- _Given task_
Copy exactly the lines of the material below that run from the one containing "Continue the Blender code for this object: part 2, from" through the one containing "from mathutils import Matrix, Vector". Copy no other lines.

***** Provided information *****

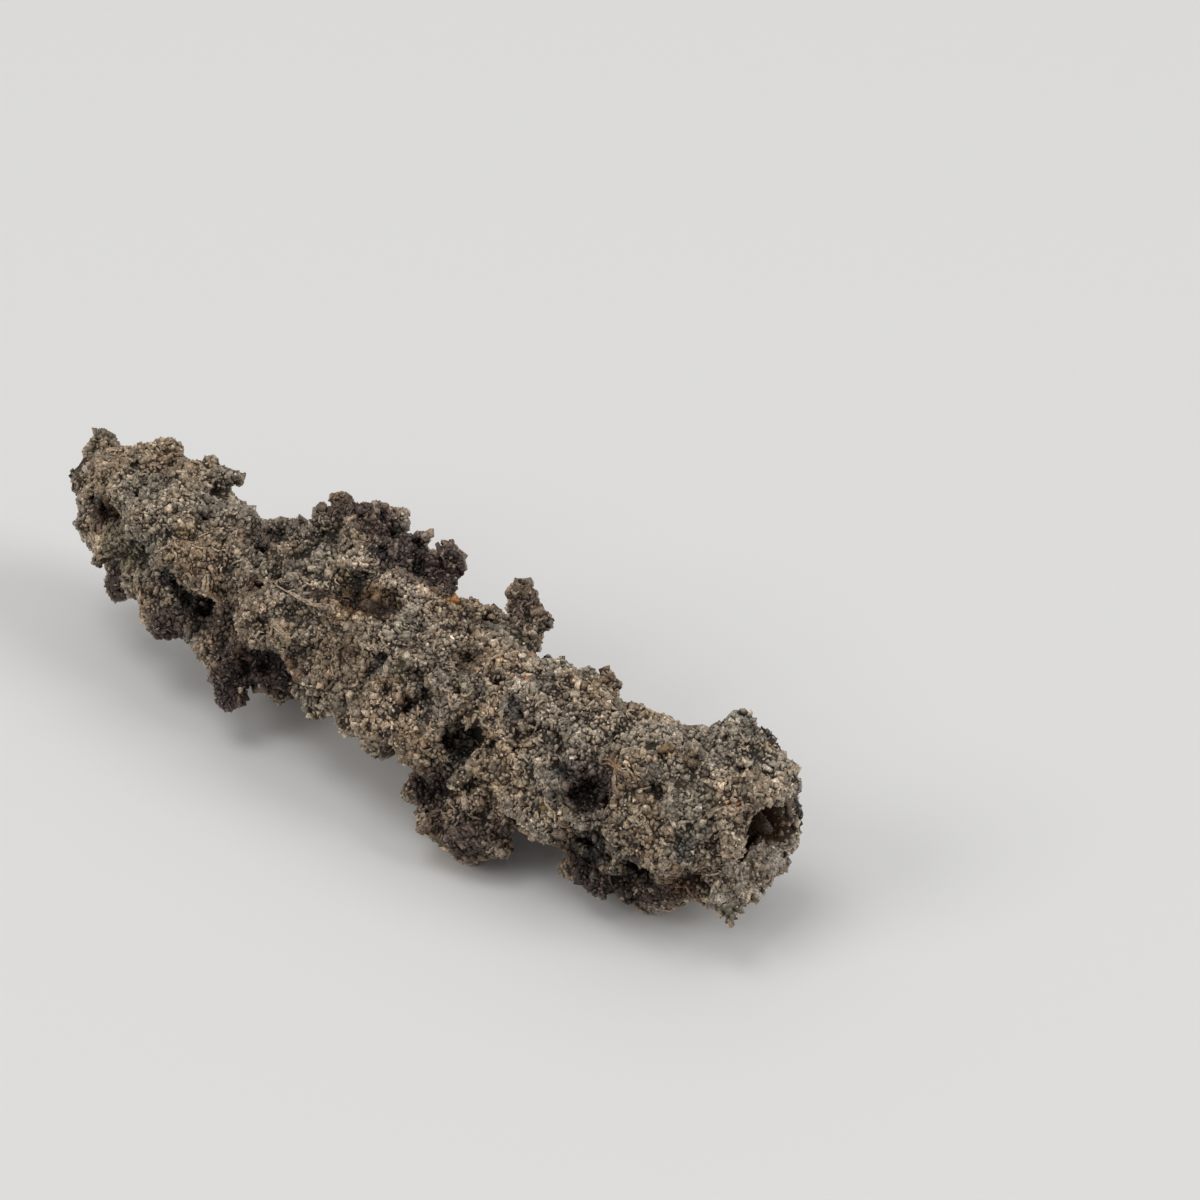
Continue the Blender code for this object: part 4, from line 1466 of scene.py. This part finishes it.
class FULGURITE_OT_bore_glass(bpy.types.Operator):
    """Lines the bore with melted glass"""

    bl_idname = "fulgurite.bore_glass"
    bl_label = "Bore Glass"

    def execute(self, context):
        mesh = bore_lining(context.scene.fulgurite_glass.thickness)
        store(mesh, "tint", np.full((len(mesh.vertices), 3), COLOURS["bore"]))
        stone_piece("bore_glass", mesh, glass_paint("bore_glass", clear=0.0))
        return {"FINISHED"}


class FULGURITE_OT_end_glass(bpy.types.Operator):
    """Adds the sheets of glass round the open end"""

    bl_idname = "fulgurite.end_glass"
    bl_label = "End Glass"

    def execute(self, context):
        settings = context.scene.fulgurite_glass
        sheets = [glass_sheet(*sheet) for *sheet, _, _ in SHEETS.values()]
        first = np.cumsum([0] + [len(points) for points, _ in sheets])
        points = np.concatenate([points for points, _ in sheets])
        faces = np.concatenate([faces + start for (_, faces), start in zip(sheets, first)])
        mesh = outward_mesh("end_glass", points, faces)
        colours = np.array([COLOURS[kind] for *_, kind, _ in SHEETS.values()])
        store(mesh, "tint", np.repeat(colours, np.diff(first), axis=0))
        stone_piece("end_glass", mesh, glass_paint("end_glass", settings.clear))
        return {"FINISHED"}


class FULGURITE_OT_threads(bpy.types.Operator):
    """Lays threads of drawn glass on the crust"""

    bl_idname = "fulgurite.threads"
    bl_label = "Glass Threads"

    def execute(self, context):
        settings = context.scene.fulgurite_glass
        random = np.random.default_rng(settings.seed)
        points, normals = corner_places(bpy.data.objects["fused_crust"].data)
        tree = crust_tree(points)
        open_air = (bore_gap(points) > CURL_BORE_GAP * MM) & (points[:, 2] > CURL_FLOOR_GAP * MM)
        short = curls(points[open_air], normals[open_air], random)
        share = np.linspace(0.0, 1.0, STRAND_POINTS)
        lines = np.stack([line_at(path, share) for path, _ in THREADS.values()]) * MM
        lines = np.repeat(lines, STRANDS, axis=0)
        lines += random.normal(0.0, STRAND_GAP * MM, (len(lines), 1, 3))
        widths = np.repeat([width for _, width in THREADS.values()], STRANDS) * MM
        (first, faces), (second, more) = (
            thread_shapes(*batch, points, normals, tree, settings.thread_lift)
            for batch in (short, (lines, widths))
        )
        shapes = np.concatenate([first, second])
        threads = outward_mesh("glass_threads", shapes, np.concatenate([faces, more + len(first)]))
        colours = mixture(shapes, random, settings.seed) * 0.3 + 0.7 * np.array(DRIFTS).mean(axis=0)
        colours = stained(shapes, colours, settings.seed, 0.8, np.ones(len(shapes)))
        store(threads, "tint", colours * 1.25)
        store(threads, "gloss", np.full(len(shapes), 0.6))
        paint = grain_paint("drawn_glass", roughness=0.4, coat=0.5)
        stone_piece("glass_threads", threads, paint)
        return {"FINISHED"}


# ---------------------------------------------------------------- stage

CAMERA_AT = (119.56, -132.203, 136.8)  # mm
CAMERA_LOOKS = (-0.504, 0.6455, -0.5736)
CAMERA_LENS = 105.0  # mm
CAMERA_SENSOR = 36.0  # mm

CAMERA_NEAR = 0.01  # m

TABLE_HALF_SIDE = 20.0  # m, so that little shows past its edge in a low view

# Soft lights: height and turn from +X in degrees, width across in degrees, strength, colour.
LIGHTS = {
    "window": (35, 20, 26, 1.0, (1.0, 0.99, 0.97)),
    "ceiling": (75, 220, 30, 0.62, (1.0, 0.99, 0.97)),
    "room": (35, 240, 30, 0.68, (1.0, 0.98, 0.95)),
}


def soft_light(name, height, turn, width, energy, tint):
    """Even light from far off: its height and turn from +X in degrees, and its width across."""
    light = bpy.data.lights.new(name, "SUN")
    light.angle = math.radians(width)
    light.energy = energy
    light.color = tint
    obj = new_object(name, light)
    height, turn = math.radians(height), math.radians(turn)
    level = math.cos(height)
    away = Vector((level * math.cos(turn), level * math.sin(turn), math.sin(height)))
    obj.rotation_euler = away.to_track_quat("Z", "Y").to_euler()


def soft_room(brightness, horizon):
    """Light from all round: brightness (h + 1.5 (1 - h) s), where s is the sine of the height."""
    world = bpy.data.worlds.new("soft_room")
    world.use_nodes = True
    tree = world.node_tree
    place = tree.nodes.new("ShaderNodeTexCoord")
    split = tree.nodes.new("ShaderNodeSeparateXYZ")
    height = tree.nodes.new("ShaderNodeMapRange")
    height.inputs["To Min"].default_value = brightness * horizon
    height.inputs["To Max"].default_value = brightness * (1.5 - 0.5 * horizon)
    sky = tree.nodes["Background"]
    sky.inputs["Color"].default_value = (1.0, 1.0, 1.0, 1.0)
    tree.links.new(place.outputs["Generated"], split.inputs["Vector"])
    tree.links.new(split.outputs["Z"], height.inputs["Value"])
    tree.links.new(height.outputs["Result"], sky.inputs["Strength"])
    return world


class FULGURITE_OT_stage(bpy.types.Operator):
    """Sets the pale surface, the soft light and the camera"""

    bl_idname = "fulgurite.stage"
    bl_label = "Stage"

    def execute(self, context):
        settings = context.scene.fulgurite_stage
        half = TABLE_HALF_SIDE
        corners = np.array([(-half, -half, 0), (half, -half, 0), (half, half, 0), (-half, half, 0)])
        table = new_object("table", faces_mesh("table", corners, np.array([[0, 1, 2, 3]]), False))
        table.data.materials.append(table_paint(settings.table_colour))
        context.scene.world = soft_room(settings.sky, settings.horizon)
        context.scene.view_settings.view_transform = "Standard"
        for name, (height, turn, width, energy, tint) in LIGHTS.items():
            soft_light(name, height, turn, width, energy * settings.lamps, tint)
        camera = bpy.data.cameras.new("camera")
        camera.lens = CAMERA_LENS
        camera.sensor_width = CAMERA_SENSOR
        camera.clip_start = CAMERA_NEAR
        obj = new_object("camera", camera)
        obj.location = Vector(CAMERA_AT) * MM
        obj.rotation_euler = Vector(CAMERA_LOOKS).to_track_quat("-Z", "Y").to_euler()
        context.scene.camera = obj
        return {"FINISHED"}


class FULGURITE_PT_panel(bpy.types.Panel):
    """Lists the stone's pieces and their sizes"""

    bl_label = "Fulgurite"
    bl_space_type = "VIEW_3D"
    bl_region_type = "UI"
    bl_category = "Fulgurite"

    def draw(self, context):
        for group, *operators in PIECES:
            box = self.layout.box()
            settings = getattr(context.scene, group)
            for name in settings.__annotations__:
                box.prop(settings, name)
            for operator in operators:
                box.operator(operator)


GROUPS = {
    "fulgurite_crust": FulguriteCrust,
    "fulgurite_sand": FulguriteSand,
    "fulgurite_glass": FulguriteGlass,
    "fulgurite_stage": FulguriteStage,
}
PIECES = (
    ("fulgurite_crust", "fulgurite.crust"),
    ("fulgurite_sand", "fulgurite.sand"),
    ("fulgurite_glass", "fulgurite.bore_glass", "fulgurite.end_glass", "fulgurite.threads"),
    ("fulgurite_stage", "fulgurite.stage"),
)
CLASSES = (
    *GROUPS.values(),
    FULGURITE_OT_crust,
    FULGURITE_OT_sand,
    FULGURITE_OT_bore_glass,
    FULGURITE_OT_end_glass,
    FULGURITE_OT_threads,
    FULGURITE_OT_stage,
    FULGURITE_PT_panel,
)


def register():
    for kind in CLASSES:
        bpy.utils.register_class(kind)
    for name, group in GROUPS.items():
        setattr(bpy.types.Scene, name, bpy.props.PointerProperty(type=group))


def unregister():
    for name in GROUPS:
        delattr(bpy.types.Scene, name)
    for kind in reversed(CLASSES):
        bpy.utils.unregister_class(kind)


def main():
    """Builds every piece in order."""
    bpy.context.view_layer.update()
    register()
    bpy.ops.fulgurite.crust()
    bpy.ops.fulgurite.sand()
    bpy.ops.fulgurite.bore_glass()
    bpy.ops.fulgurite.end_glass()
    bpy.ops.fulgurite.threads()
    bpy.ops.fulgurite.stage()


if __name__ == "__main__":
    main()
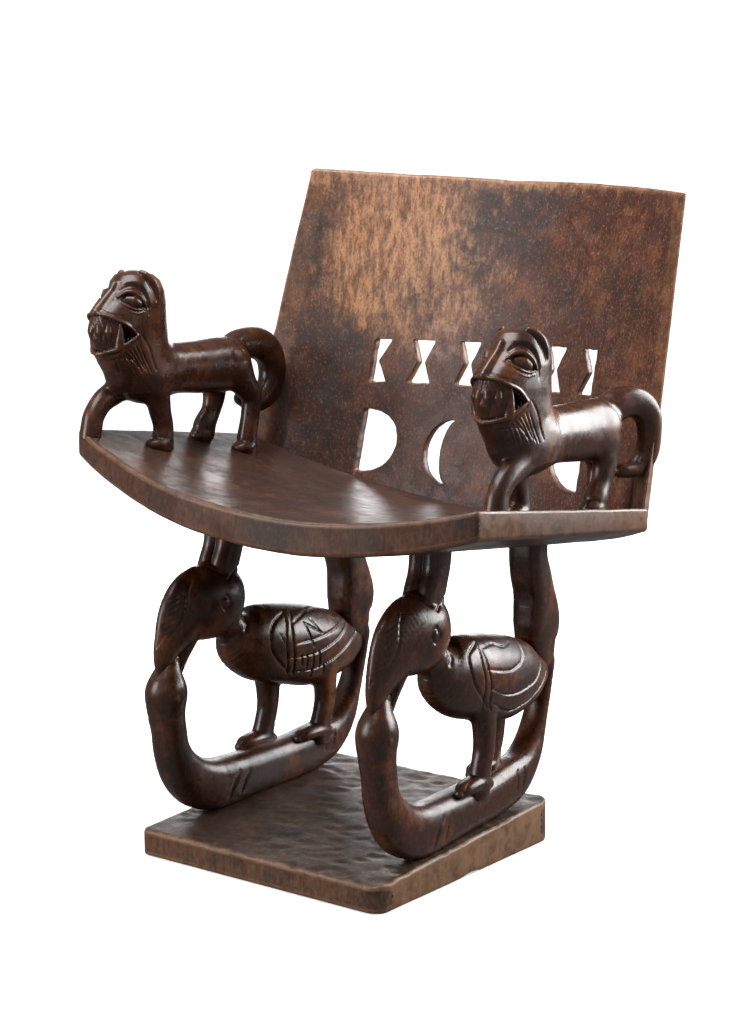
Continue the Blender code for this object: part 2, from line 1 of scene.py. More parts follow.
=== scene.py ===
# Prestige chair carved from one block: the dressed model, its stage and its camera.
# Units are metres, +Z is up and the sitter faces -Y. The chair's own frame has its zero in the
# middle of the base board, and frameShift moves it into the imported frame.
import math
import bpy
import bmesh
import numpy as np
import openvdb
from mathutils import Matrix, Vector


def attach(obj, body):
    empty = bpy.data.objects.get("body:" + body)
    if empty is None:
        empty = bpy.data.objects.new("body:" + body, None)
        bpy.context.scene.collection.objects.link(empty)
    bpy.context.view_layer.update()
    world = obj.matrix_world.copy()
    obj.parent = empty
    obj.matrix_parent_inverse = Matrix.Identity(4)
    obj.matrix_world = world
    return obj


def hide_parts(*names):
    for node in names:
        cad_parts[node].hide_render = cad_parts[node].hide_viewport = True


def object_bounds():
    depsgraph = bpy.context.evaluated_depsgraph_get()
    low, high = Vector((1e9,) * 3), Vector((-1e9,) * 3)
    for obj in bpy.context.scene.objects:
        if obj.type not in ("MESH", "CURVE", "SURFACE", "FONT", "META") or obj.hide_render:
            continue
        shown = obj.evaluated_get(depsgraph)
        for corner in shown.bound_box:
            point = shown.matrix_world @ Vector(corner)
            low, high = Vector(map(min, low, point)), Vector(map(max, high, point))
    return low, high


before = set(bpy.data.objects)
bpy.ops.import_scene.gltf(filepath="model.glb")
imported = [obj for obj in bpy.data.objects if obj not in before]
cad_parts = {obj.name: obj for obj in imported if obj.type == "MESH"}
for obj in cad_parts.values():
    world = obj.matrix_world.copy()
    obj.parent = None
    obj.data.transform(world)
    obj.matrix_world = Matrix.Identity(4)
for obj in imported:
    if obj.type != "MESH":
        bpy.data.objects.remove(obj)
cadBox = [list(corner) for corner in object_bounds()]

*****

- _Task answer_
Continue the Blender code for this object: part 2, from line 1 of scene.py. More parts follow.
=== scene.py ===
# Prestige chair carved from one block: the dressed model, its stage and its camera.
# Units are metres, +Z is up and the sitter faces -Y. The chair's own frame has its zero in the
# middle of the base board, and frameShift moves it into the imported frame.
import math
import bpy
import bmesh
import numpy as np
import openvdb
from mathutils import Matrix, Vector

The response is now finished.